Lamb recensione film di Valdimar Jóhannsson con Noomi Rapace, Hilmir Snær Guðnason, Björn Hlynur Haraldsson e Ingvar Sigurðsson
Chissà cosa avrebbe fatto mia madre se, quel giorno di quasi trent’anni fa, avesse dato alla luce un piccolo cucciolo d’uomo con il volto di un agnellino. Letteralmente. E’ questo infatti l’evento che scuote e intorno cui si sviluppa Lamb, esordio alla regia di Valdimar Jóhannsson dopo una lunga trafila nei comparti tecnici e di post-produzione di molte grandi produzioni americane. Nelle asperità di un’Islanda ancora incontaminata dall’essere umano, una coppia di allevatori (Noomi Rapace e Hilmir Snær Guðnason) deve fare i conti con un parto sovrannaturale di uno dei propri capi di bestiame. Ma è l’aggettivo giusto per definirlo?
Il tono di questo film, arrivato alla Festa del Cinema di Roma dopo l’anteprima mondiale nella sezione Un Certain Regard dell’ultimo Festival de Cannes, sembra piuttosto riportare tutta la sua singolarità nel regime dell’ordinario. Lì dove il mondo sembra ancora essere una frontiera inesplorata, anche un caso eccezionale può essere un’espressione della vita accettata senza troppe difficoltà. Siamo all’interno di un folklore remoto e intriso di magia ma così vivido da essere del tutto naturale e logico, nonostante un’atmosfera cupa e tendente al malinconico. L’irruzione della logica, incarnata dal fratello di uno dei due protagonisti (Björn Hlynur Haraldsson), deve piegarsi a una realtà che, per quanto inconsueta, non sembra aver nulla da rimproverarsi.

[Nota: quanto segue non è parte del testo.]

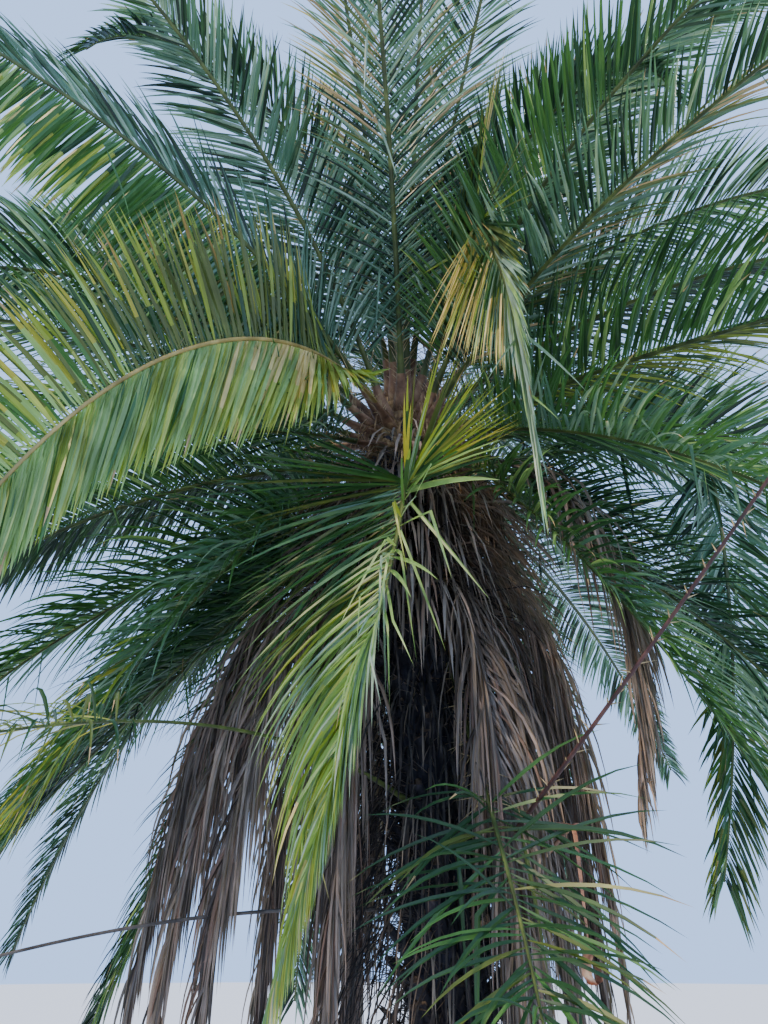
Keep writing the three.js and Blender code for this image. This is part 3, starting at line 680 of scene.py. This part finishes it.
# The live fronds that the camera sees: height, heading, rise, droop and length, and their colours
LEFT = [
    # Its left side has a painted sunlit patch of straw yellow and pale lime near its foot
    frond("frond_left_arch", 3.545, 247, 16, 98, 2.6,
          [(0, "gilt", "pale"), (0.1, "faded", "bleached"), (0.3, "pale")],
          [(0, "bronze", "tipped"), (0.62, "pale", "gilt")],
          bend=0.65, swing=-22, roll=90, girth=0.75, limp=(0.1, 0.1), lift=4, wild=0.5, cluster=0.25,
          broken=0, tips=0.1, splay=(-14, 46), scale=(1.2, 1.05), pitch=(0.0065, 0.0105),
          width=(0.024, 0.02)),
    frond("frond_left_high", 3.61, 233, 32, 64, 2.5, "blue",
          [(0, "olive"), (0.25, "leafy"), (0.5, "leafy", "pale")],
          swing=-3, roll=-74, limp=(0.3, 0.5), cluster=0.5, splay=(0, 22), scale=(1.0, 1.2),
          pitch=(0.0105, 0.008), width=(0.017, 0.021)),
    frond("frond_left_crest", 3.79, 246, 66, 140, 2.25, "shade", "cool", ends=TIPPED,
          bend=1.6, swing=-28, roll=20),
    frond("frond_left_middle", 3.57, 216, 30, 85, 2.3, "blue", "blue", roll=-30),
    frond("frond_left_low", 3.48, 218, 2, 60, 2.2, "leafy", [(0, "teal"), (0.4, "leafy", "gilt")],
          swing=-6, roll=30, limp=(0.4, 0.7), scale=1.15),
    frond("frond_left_sag", 3.35, 172, -49, 0, 2.2, "teal", "leafy", SAGGING, swing=48),
    frond("frond_left_drop", 3.27, 158, -60, 10, 2.1, "leafy", "shade", SAGGING, swing=60, scale=1.3),
    frond("left_low_b", 3.465, 226, -16, 40, 2.3, "teal", "leafy", ends=(),
          swing=4, roll=10, limp=(0.4, 0.7), scale=1.15),
    frond("left_low_c", 3.455, 211, -44, 28, 2.3, [(0, "teal"), (0.5, "leafy", "gilt")], "teal", SAGGING, (),
          swing=-4),
    frond("left_sag_b", 3.335, 180, -24, 34, 2.2, "leafy", "teal", SAGGING, (), swing=40),
    frond("left_high_b", 3.6, 240, 52, 60, 2.3, "blue", "cool", ends=(), swing=-6, roll=-15),
    frond("left_middle_b", 3.56, 209, 12, 48, 2.4, "teal", "leafy", ends=(), swing=8),
    frond("left_drop_b", 3.255, 164, -38, 22, 2.2, "green", "leafy", SAGGING, (), swing=52, scale=1.3),
]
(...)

L’oscillazione tra miracolo e freak è centralissima nella costruzione di Lamb e scatena un confronto indiretto e alternato tra entità costrette improvvisamente a condividere uno strano sottoinsieme. Su questo terreno si consuma l’atmosfera horror di un racconto che altrimenti potrebbe essere scambiato senza troppi indugi con un dramma soft costruito sul significato del termine famiglia. Il regista islandese gioca con le sfumature ambientali, lasciando lavorare nell’ombra oscure presenze e facendo in modo che le location prendano il sopravvento sulla narrazione per portare fuori strada lo spettatore e attirarlo in un’inquietante trappola.
Così Noomi Rapace può guidare un esiguo ma centratissimo cast alla ricerca di un equilibrio in quella che potrebbe sembrare ai più sprovveduti una follia, ma che riesce a rimanere sul filo del rasoio grazie alle loro interpretazioni e alla parsimonia di dialoghi. C’è tanta compostezza, così nell’azione come nelle scene tematiche, da dimenticare in fretta che Ada è un agnello partorito dal bestiame e, nonostante tutto l’amore donatole, fuori posto.
Torna alla mente solo quando si arriva alla resa dei conti e bisogna avere il coraggio di officiare il sacrificio estremo imposto ed evocato fin dal titolo. C’è un prezzo da pagare per la felicità e Lamb e la remota Islanda non fanno eccezione: non si possono prendere cose che non si possiedono senza chiedere il permesso e aspettarsi che tutto fili liscio fino in fondo.